In 1981, he left his wife and began a relationship with Diesel Balaam. The two men wrote a satirical column together for the Emerald City News which was also published weekly in London's Capital Gay from the late 1980s to the early 1990s. They were together for six years.

De la Croix then met Ian Henzel, to whom he is still married.

=== Name ===
After going to see a fortune teller—whose prediction eventually came true—de la Croix decided to officially change his name from Darryl Michael Vincent to Sukie de la Croix in honor of the fortune teller. He added the St. years later in opposition to the fact that only the Church could deem someone a Saint. He considers himself 'the patron saint of homosexuals'.

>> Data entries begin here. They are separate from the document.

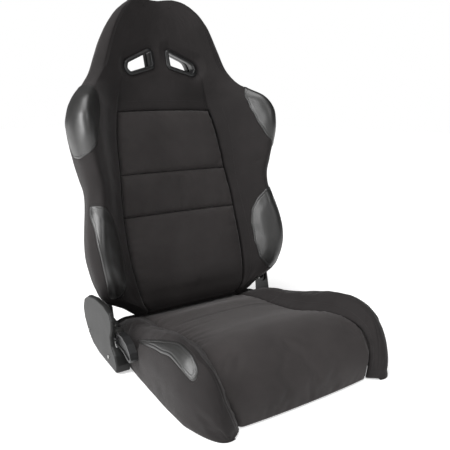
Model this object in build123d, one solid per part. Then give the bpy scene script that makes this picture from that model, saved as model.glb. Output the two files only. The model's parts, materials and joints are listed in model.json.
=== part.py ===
"""Reclining high-back sport seat: steel base frame, one-sided toothed recliner, tube back frame,
moulded foam pads with sewn bolsters, vinyl wear patches and two harness pass-throughs.

Row frame: millimetres, +Z up, the seat faces -Y and its occupant's right-hand side is -X.
The origin is the centre of the four floor bolts, on the floor face.
The back is modelled in its own frame (x across, y = -d with d forward of the back plane, z = w up
the back), then leaned by BACK_TILT about X and set at BACK_ORIGIN.
"""

from build123d import *
import os
from bisect import bisect_right
from math import cos, pi, radians, sin, tan

# ---------------------------------------------------------------- driving dimensions
BACK_TILT = 17.4            # lean of the back from vertical, degrees
BACK_ORIGIN = (0, 260, 262.5)  # point of the back plane where w = 0
PIVOT_Y, PIVOT_Z = 235.0, 92.0  # recline axis
RAIL_OUTER = 246            # outer face of the side rails
RAIL_SIZE = 30
RAIL_FRONT, RAIL_REAR = -232, 262
TUBE_WALL = 2.0
STRAP_THICK = 5             # floor mounting straps
BOLT_SPACING_X, BOLT_SPACING_Y = 350, 300
BOLT_HOLE_R = 4.25          # M8
CROSS_R = 14                # base cross tubes
CROSS_Y = 216
POCKET_TOP = 34             # underside of the base foam over the frame
SKIRT = 12                  # thickness of the padded skirt round the frame
HOOP_R = 11                 # back frame tube
HOOP_X = 188
HOOP_D = -42
BACK_CROWN = 8              # crown of the back's centre pads over their seams
POCKET_D = -29              # foam behind this plane is cut away for the back frame
PLATE = 4.0                 # recliner plates
RUN = 0.3                   # running gap between plates
PIN_GAP = 0.05              # radial running clearance on pins
PIVOT_R = 6.0
BUSH_R = 8.0
SECTOR_R = 36.0             # tooth tips of the recliner sector
TOOTH = 2.6
COVER_X0, COVER_X1 = -266, -299  # recliner cover, open side to face
COVER_SWEEP_X = -289        # inner limit of the cover where the back bolster passes
COVER_WALL = 2.5
SLOT_SLEEVE = 2.5
SLOT_FLARE = 16             # openings are this much wider all round behind SLOT_STEP
SLOT_STEP = -21
BEZEL_RIM, BEZEL_THICK = 11, 5
BEZEL_FRONT, BEZEL_REAR = 17.3, -59.5  # undersides of the bezel flanges
PANEL_THICK, PANEL_GAP = 3.0, 0.4
PANEL_LOW, PANEL_HIGH = -118, 600

# base cushion, front to back: y, seam half-width, seam height, crest height, outer half-width, crown
BASE_STATIONS = [
    (-290, 188, 12, 22, 222, 0),
    (-280, 184, 30, 50, 236, 0),
    (-264, 180, 44, 80, 246, 6),
    (-252, 188, 74, 106, 252, 8),
    (-236, 192, 93, 124, 257, 8),
    (-205, 191, 109, 143, 260, 8),
    (-155, 177, 114, 151, 261, 8),
    (-105, 160, 104, 148, 262, 8),
    (-50, 150, 89, 134, 262, 8),
    (20, 148, 75, 108, 262, 8),
    (85, 148, 67, 87, 258, 8),
    (110, 148, 65, 80, 243, 8),
    (150, 148, 63, 73, 241, 8),
    (190, 148, 60, 66, 240, 6),
    (206, 148, 57, 59, 240, 1),
    (220, 148, 53, 53.5, 240, 0.5),
    (235, 148, 50.5, 51, 240, 0.5),
    (250, 148, 53, 53.5, 240, 0.5),
]
NOSE_ROWS = 2               # front stations that only the side bolsters reach
BOLSTER_CREST_IN = 38       # crest lies this far inside the outer face

# back, bottom to top: w, seam half-width, outer half-width, front d, crest d, rear d
BACK_STATIONS = [
    (-204, 126, 180, -16, -15, -41),
    (-196, 132, 192, -6, -5, -51),
    (-186, 138, 204, 0, 4, -56),
    (-154, 152, 258, 6, 30, -62),
    (-115, 165, 280, 6, 62, -66),
    (-78, 172, 290, 4, 77, -66),
    (-38, 174, 294, 2, 81, -66),
    (8, 174, 291, 0, 81, -66),
    (55, 172, 283, 0, 76, -66),
    (107, 170, 274, 0, 75, -66),
    (141, 166, 274, 0, 84, -66),
    (169, 164, 281, 0, 95, -66),
    (226, 160, 291, 0, 117, -66),
    (273, 158, 294, 0, 132, -66),
    (310, 152, 293, 0, 134, -66),
    (342, 144, 282, 0, 124, -65),
    (378, 138, 262, 3, 88, -63),
    (410, 130, 236, 8, 58, -59),
    (446, 120, 211, 14, 46, -55),
    (502, 106, 182, 20, 54, -50),
    (546, 90, 158, 30, 66, -43),
    (580, 74, 134, 39, 76, -34),
    (612, 54, 106, 46, 78, -20),
    (634, 36, 74, 50, 72, 0),
    (646, 16, 36, 50, 60, 20),
]
PAD_JOINS = (-204, 55, 169, 342)  # cross seams of the back's centre panel
ARM_TOP_W = -22             # top of the recliner arms
LOWER_BAR_W = -62
UPPER_BAR_W = 268
HOOP_TOP_W = 415

# harness pass-throughs, right-hand one, as (x, w) corners of the clear opening
SLOT = [(29, 472), (29, 511), (99, 477), (103, 462), (95, 452)]

BACK = Location(BACK_ORIGIN, (-BACK_TILT, 0, 0))
os.makedirs("parts", exist_ok=True)


# ---------------------------------------------------------------- helpers
def save(name, *solids):
    """Writes one node from one or more separate solids."""
    shape = solids[0] if len(solids) == 1 else Compound(children=list(solids))
    export_step(shape, f"parts/{name}.step")


def mirrored(shape):
    """The other side's copy of a shape."""
    return mirror(shape, Plane.YZ)


def only_solid(shape):
    """The one solid in a boolean result."""
    return sorted(shape.solids(), key=lambda s: s.volume)[-1]


def between(stations, key):
    """Row of a station table at key, linear between its neighbours."""
    keys = [s[0] for s in stations]
    i = min(max(bisect_right(keys, key), 1), len(keys) - 1)
    low, high = stations[i - 1], stations[i]
    t = (key - low[0]) / (high[0] - low[0])
    return [a + (b - a) * t for a, b in zip(low, high)]


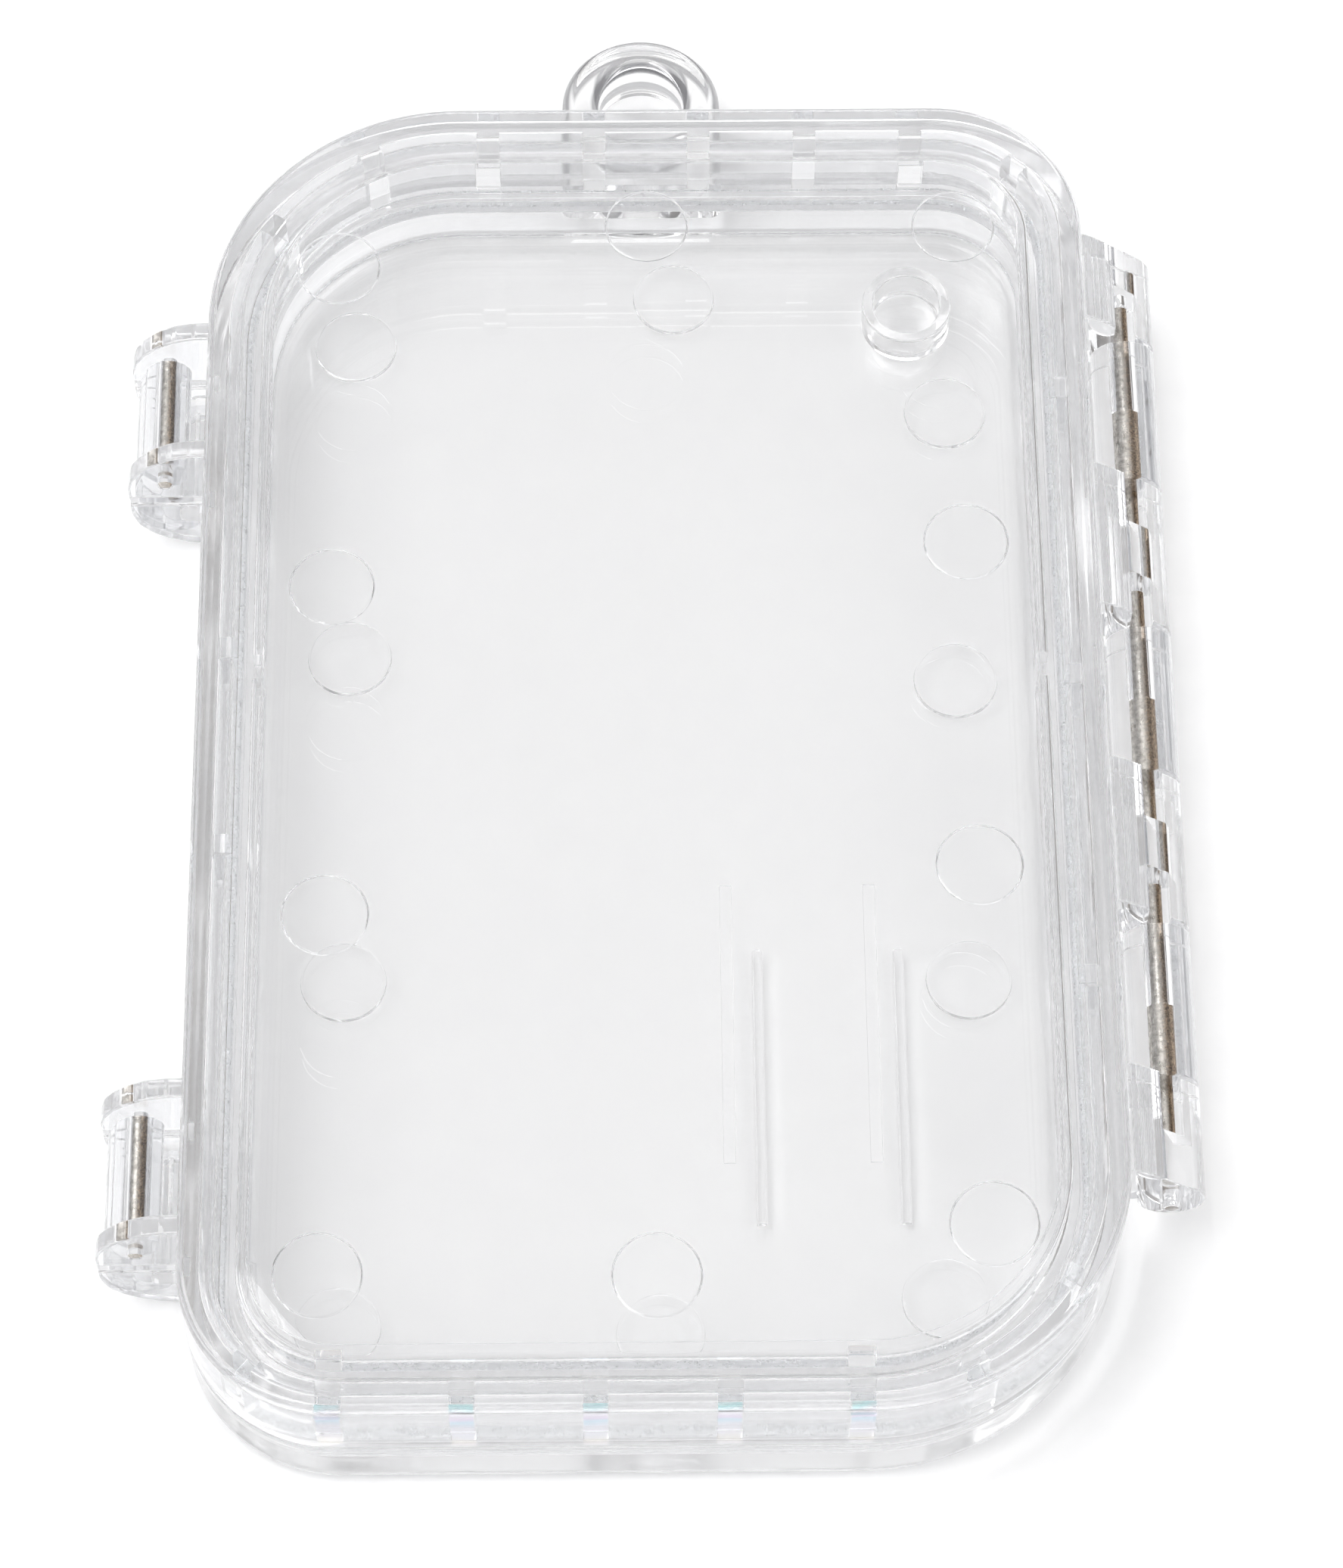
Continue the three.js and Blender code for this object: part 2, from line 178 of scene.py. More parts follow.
def rod(x, z, r, y0, y1, edge=0.0, steps=72, seg=4):
    """A round bar along Y with rounded ends."""
    prof = []
    if edge > 0:
        for k in range(seg + 1):
            a = math.pi / 2 * k / seg
            prof.append((r - edge + edge * math.sin(a), y0 + edge - edge * math.cos(a)))
        for k in range(seg + 1):
            a = math.pi / 2 * k / seg
            prof.append((r - edge + edge * math.cos(a), y1 - edge + edge * math.sin(a)))
    else:
        prof = [(r, y0), (r, y1)]
    bm = bmesh.new()
    rings = [[bm.verts.new((x + q * math.cos(2 * math.pi * k / steps), y, z + q * math.sin(2 * math.pi * k / steps)))
              for k in range(steps)] for q, y in prof]
    for a, b in zip(rings, rings[1:]):
        for k in range(steps):
            bm.faces.new((a[k], a[(k + 1) % steps], b[(k + 1) % steps], b[k]))
    bm.faces.new(rings[0]); bm.faces.new(rings[-1])
    return as_object(bm)


def plate(section, y0, y1, edge=0.0, seg=3):
    """A plate of constant section (x, z) from y0 to y1, with rounded end edges."""
    bm = bmesh.new()
    a = [bm.verts.new((x, y0, z)) for x, z in section]
    b = [bm.verts.new((x, y1, z)) for x, z in section]
    n = len(a)
    for k in range(n):
        bm.faces.new((a[k], a[(k + 1) % n], b[(k + 1) % n], b[k]))
    fa = bm.faces.new(a); fb = bm.faces.new(b)
    bmesh.ops.recalc_face_normals(bm, faces=bm.faces)
    if edge > 0:
        bmesh.ops.bevel(bm, geom=list(fa.edges) + list(fb.edges), offset=edge, segments=seg, profile=0.5,
                        affect="EDGES", clamp_overlap=True)
    return as_object(bm)


def block(x0, x1, y0, y1, z0, z1, edge=0.0, seg=2, spin=None):
    bm = bmesh.new()
    bmesh.ops.create_cube(bm, size=1.0)
    for v in bm.verts:
        v.co = Vector(((x0 + x1) / 2 + v.co.x * (x1 - x0), (y0 + y1) / 2 + v.co.y * (y1 - y0), (z0 + z1) / 2 + v.co.z * (z1 - z0)))
    if edge > 0:
        bmesh.ops.bevel(bm, geom=list(bm.edges), offset=edge, segments=seg, profile=0.5, affect="EDGES")
    if spin is not None:
        bmesh.ops.transform(bm, matrix=spin, verts=bm.verts)
    return as_object(bm)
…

De la Croix identifies as pagan.

== Awards and acknowledgments ==
- 2011 Esteem Award for Outstanding Magazine Reporter or Columnist.
- 2012 inducted into the Chicago Gay & Lesbian Hall of Fame.

== Bibliography ==
De la Croix, St. Sukie. (2012). Chicago Whispers: a History of LGBT Chicago before Stonewall. Madison, WI: University of Wisconsin Press.

De la Croix, St. Sukie. (2017). The Blue Sprong and the Flight from Mediocrity. Lethe Press.

De la Croix, St. Sukie. (2026). Out of the Underground: Homosexuality, The Radical Press, and the Rise and Fall of the Gay Liberation Front. Rattling Good Yarns Press.